- Nickname: LamTown
- Motto: Hapa kazi tu
- Lamadi Location in Tanzania
- Coordinates: 02°14′S 33°51′E﻿ / ﻿2.233°S 33.850°E
- Country: Tanzania
- Region: Simiyu
- District: Busega

Population (2012)
- • Total: 22,062
- Time zone: GMT + 3

= Lamadi =

Lamadi is a town and a ward in Busega District of Simiyu Region, Tanzania. It is located on the shore of Lake Victoria. On 'dala dala' mini-busses in the area, the town's name is sometimes misspelled as 'Ramadi' the town have street (mitaa) that are Itongo, Makanisani, Majengo, Msekula Road, Mwalukonge and three village that are Lukungu, Mwabayanda and Kalago (Mwabulugu Lakeshore) The main tribes in Lamadi Town are Sukuma, Jita, Kurya, Zanaki, Luo and Waha from Kigoma. The people like to visit Lamadi Town because is fevered by many attraction.

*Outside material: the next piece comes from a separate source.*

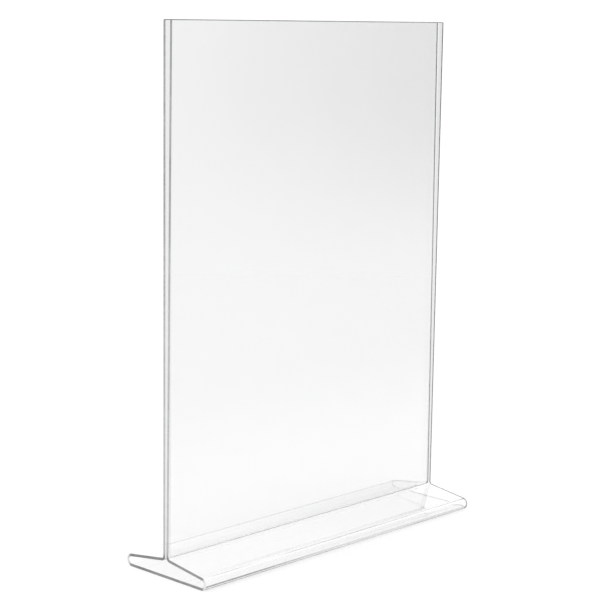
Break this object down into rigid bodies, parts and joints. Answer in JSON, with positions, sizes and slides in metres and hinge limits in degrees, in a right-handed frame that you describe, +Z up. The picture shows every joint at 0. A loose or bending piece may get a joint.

According to the 2012 census, the population of Lamadi ward is 22,062.

==Transport==
Lamadi is connected by two well-maintained and paved national trunk roads. The Mwanza-Musoma highway (trunk road T4) runs through the town from south to north. The highway that connects Shinyanga Region and Mara Region (trunk road T36) branches of inside the town.